What if I don't know a sign; is it okay to ask what it means?

The Evaluators will typically not provide new vocabulary if it is not known to you. Demonstrating range of vocabulary is a part of the evaluation. Examinees can use other strategies in the interview. How do you handle being in a conversation with someone who says something you don’t understand? We ask for clarification. We might ask, “Did you mean…?” All languages have sentence structures from simple to complex. For example, ASL has Y/N and WH questions, command statements, rhetorical, if/when statements, etc. Use the features of the language that are available to you. Do remember, though, that the Evaluator will not function in an “ASL Teacher” role. S/he will not provide you with signs when you don’t have that vocabulary in your language repertoire. Demonstrate the language that you are able.

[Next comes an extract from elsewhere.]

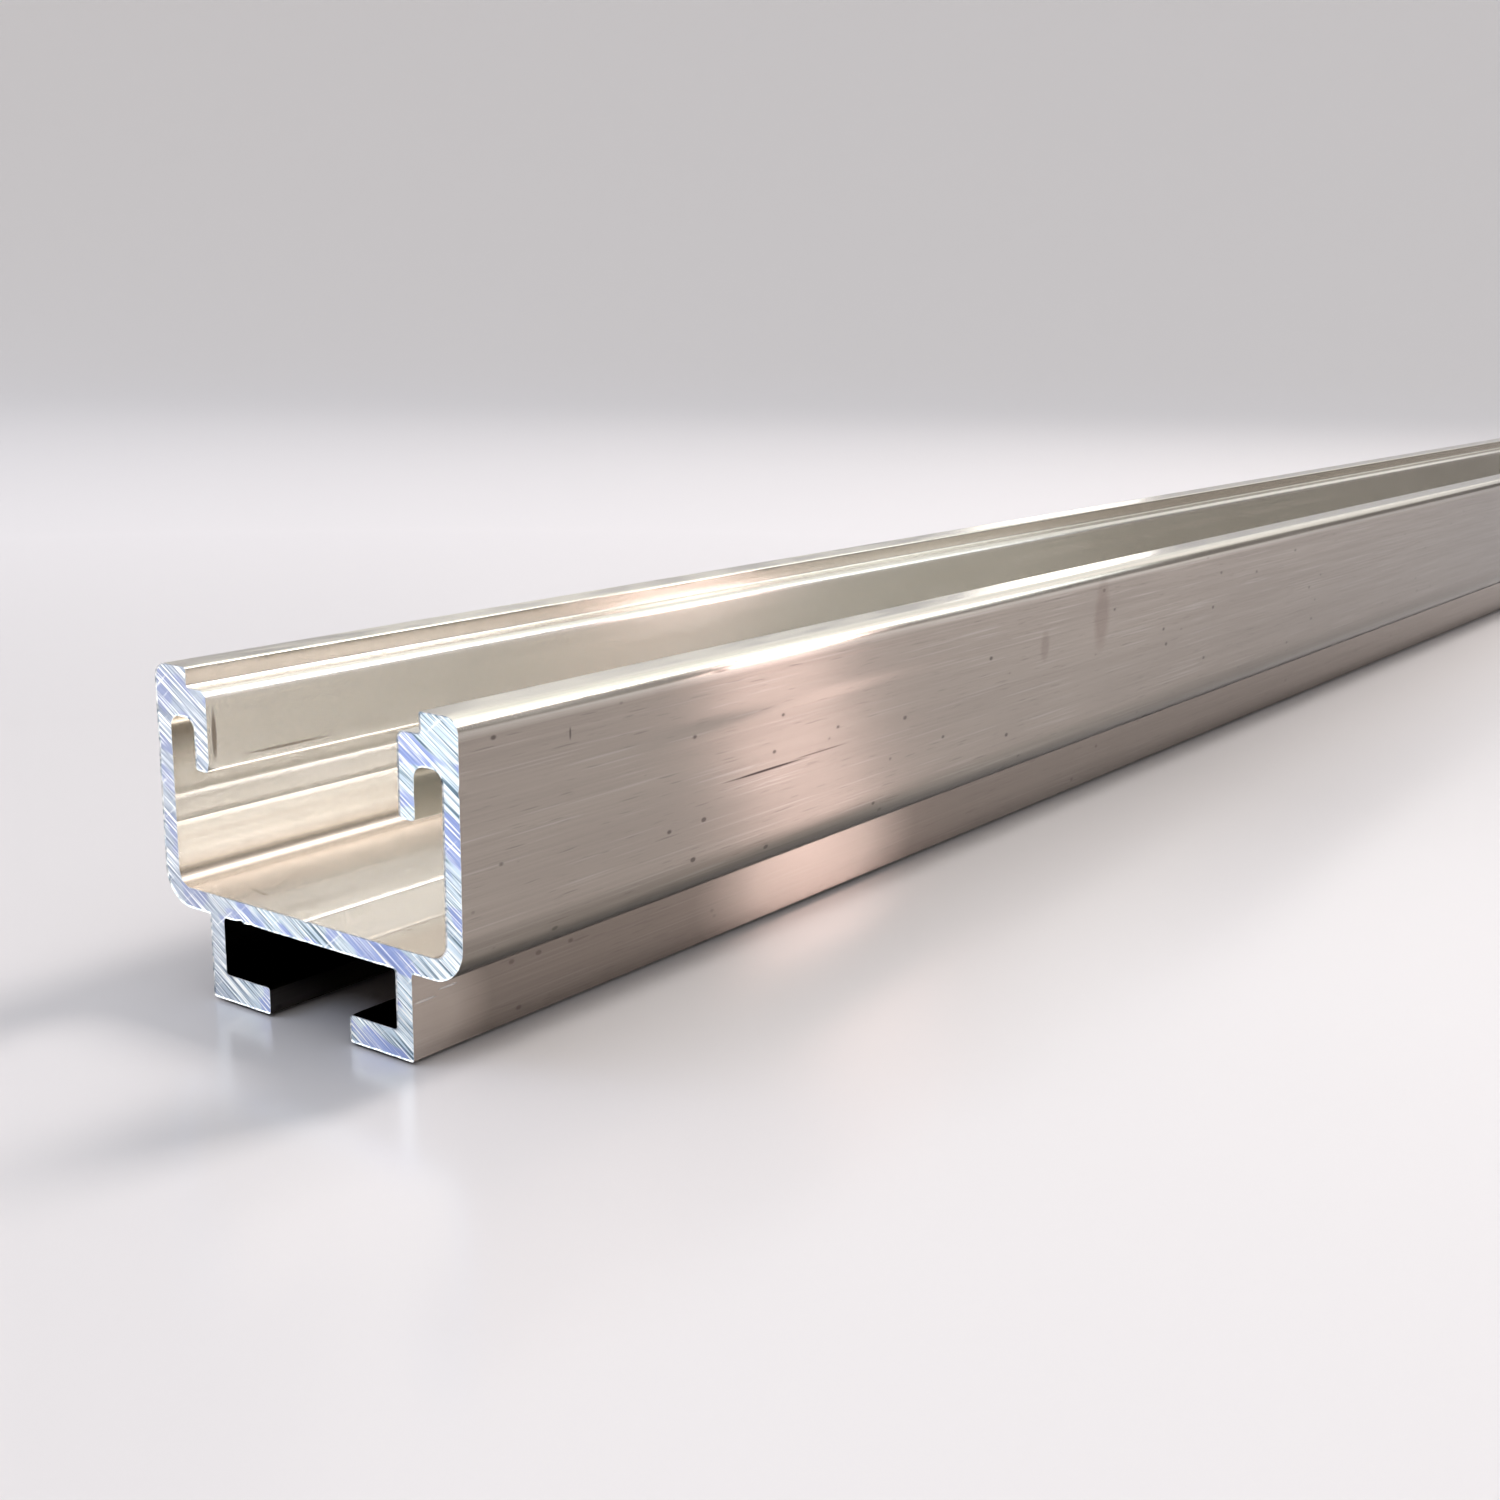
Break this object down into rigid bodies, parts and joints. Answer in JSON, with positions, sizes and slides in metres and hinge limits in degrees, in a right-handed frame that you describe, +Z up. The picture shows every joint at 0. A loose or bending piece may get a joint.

For newer signers, are you familiar with the “hearing nod” (the deer in head lights feeling) that many of us used early on in the language learning process? That glazed over look with our head nodding “yes” when we really didn’t understand what was being signed. When we use our first language in our daily lives, we ask for clarification when we don’t understand something. That is functional language in the works. The goal is to use the language with accuracy (if possible) when asking for clarification. Understanding and being understood is an important part of every language and there are features of every language that serve that purpose. It is also important to realize our current skill level. If you know that comprehension is still developing, then understanding may be a challenge. That is okay. It is where we are at that moment in time. As mentioned above, use features of the language to get clarification and understand what is being discussed.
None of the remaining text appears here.